Opinion
2003-1415 QC.
Decided May 28, 2004.
Appeal by plaintiff from an order of the Small Claims Part of the Civil Court, Queens County (A. Gazzara, J.), entered on August 1, 2003, which granted defendants' motion to vacate a default judgment.
Appeal unanimously dismissed.
PRESENT: PESCE, P.J., PATTERSON and GOLIA, JJ.
No appeal lies from an order the effect of which is to require the parties to proceed to trial in a small claims action. The order granting defendants' motion to vacate a default judgment merely restored the action to the calendar and does not constitute a denial of substantial justice, which is the sole ground for an appeal in a small claims action ( see UDCA 1807; Chaloupka v. Nassau Travel Center, NYLJ, Feb.
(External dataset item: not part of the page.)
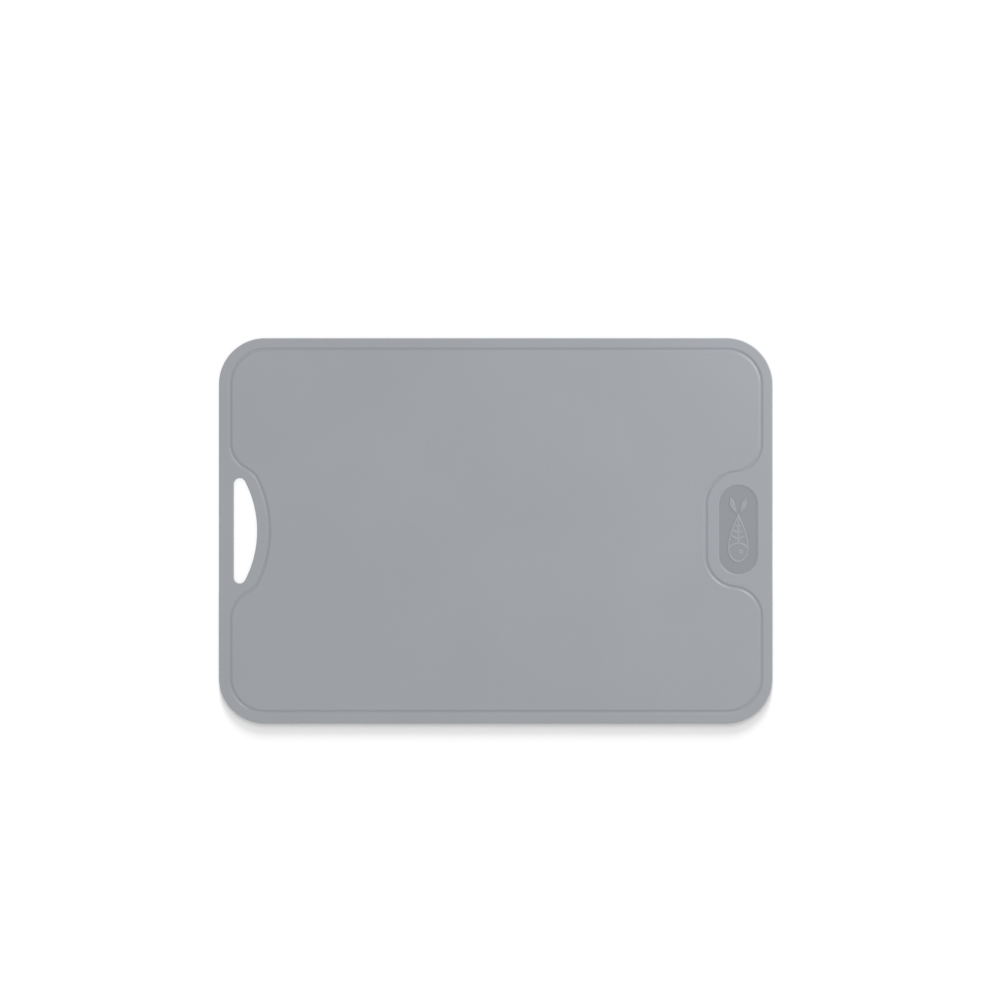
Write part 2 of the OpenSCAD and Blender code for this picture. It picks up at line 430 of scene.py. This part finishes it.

1, 1980 [App Term, 9th 10th Jud Dists]). We note, in any event, that defendant's motion was unopposed by plaintiff and no appeal lies from an order entered upon the default of the appealing party ( see CPLR 5511; Viggiani v. Grodotzke, 306 AD2d 273, 274). Furthermore, the issue of substantial justice is generally raised only following the entry of a judgment. In the instant case, following vacatur of the judgment, the parties proceeded to arbitration and judgment was entered pursuant to the award of the arbitrator. Such a judgment is final and binding, and no appeal lies therefrom ( see Molloy v. Froyton, 124 Misc 2d 865)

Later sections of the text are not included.